The home market may be looking better, but JLR’s sales need to gather some momentum before Tata Motors problems are over

The first bit of good news at India’s biggest auto maker, Tata Motors, is that it has managed to re-finance the $3 billion that it had signed on to buy the Jaguar and Land Rover (JLR) business. Even if it was forced to sell its equity cheap for a song in a rights issue last September, the company has succeeded in finding lenders for another $2 billion, though the money may not have come cheap.

The other piece of good news is that the Indian economy seems to be on the mend and the management says things seem to be looking better with each month; apart from the heavy trucks for which there seem to be few takers even now, there are certainly more buyers now for the smaller trucks, like the Ace, than there were six months back.
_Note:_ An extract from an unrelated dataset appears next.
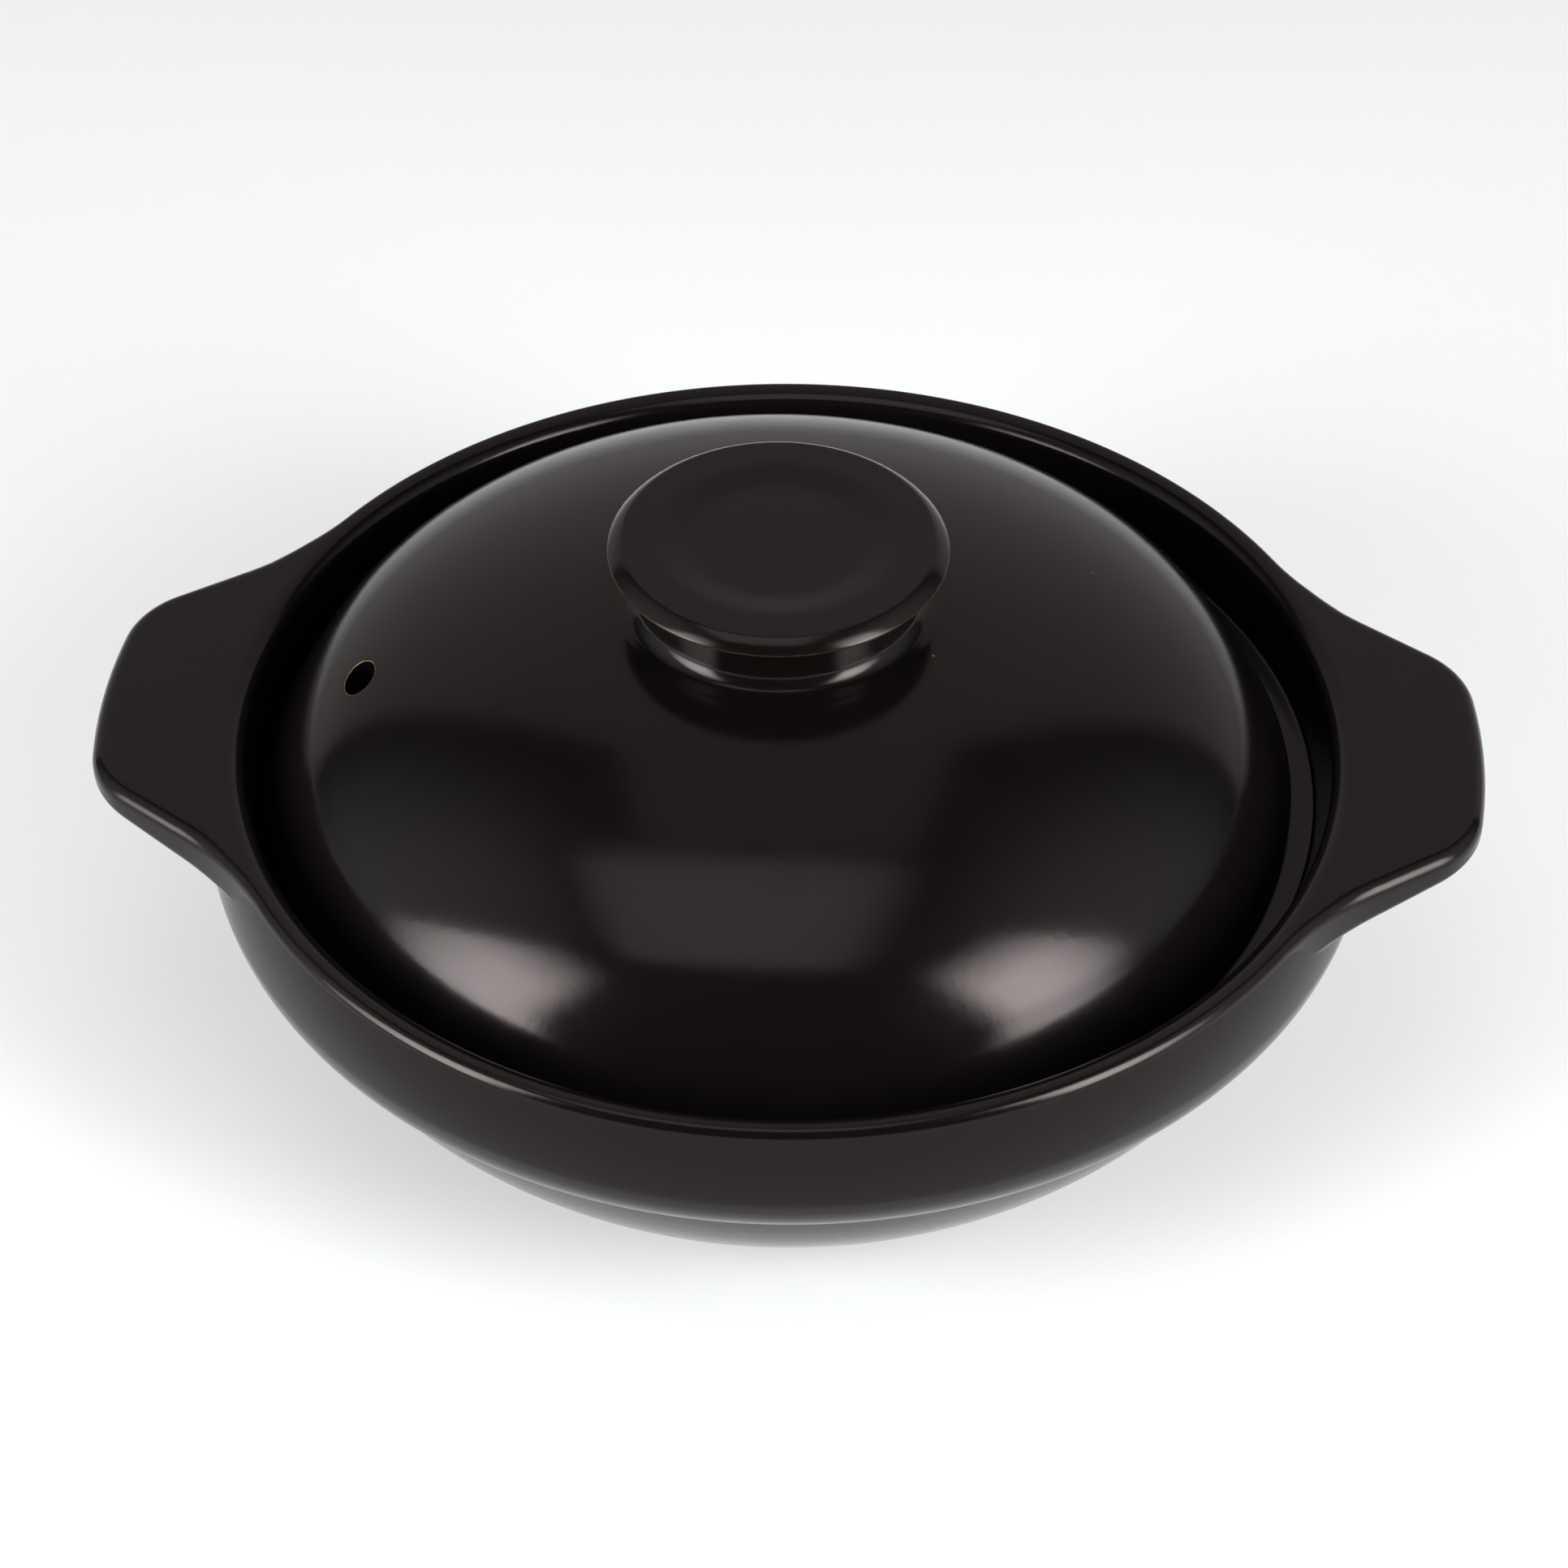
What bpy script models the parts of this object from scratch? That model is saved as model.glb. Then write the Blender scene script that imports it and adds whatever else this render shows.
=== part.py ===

In fact, the company’s March 2008 sales numbers reflect the improvement — sales were down just under 23 per cent, compared with a fall of about 34 per cent in the December 2008 quarter.

However, raw material costs continue to hurt badly, resulting in some very weak operating profit number. Nevertheless, the company may have seen off the worst in the home market, even if takes a while to get back the momentum.

However, the story with JLR isn’t as encouraging ---the management says there’s been some pick-up in demand, though it’s still  a bit of a mixed picture, with some markets such as China and Russia looking up but others such as the Middle East in a slump. In fact, Tata Motors’ exports have slipped sharply because of poor demand in markets such as South Africa. 

The stock has almost doubled since the start of the year to the current levels of Rs 337 and has outperformed the benchmark indices by a wide mark. However, while the picture is not as bleak as it was in January, it’s not yet rosy, given that demand is yet to move up to pre -2008-09 levels, the high 1:1 net debt to equity ratio for the stand-alone company and a possible equity dilution somewhere along the way.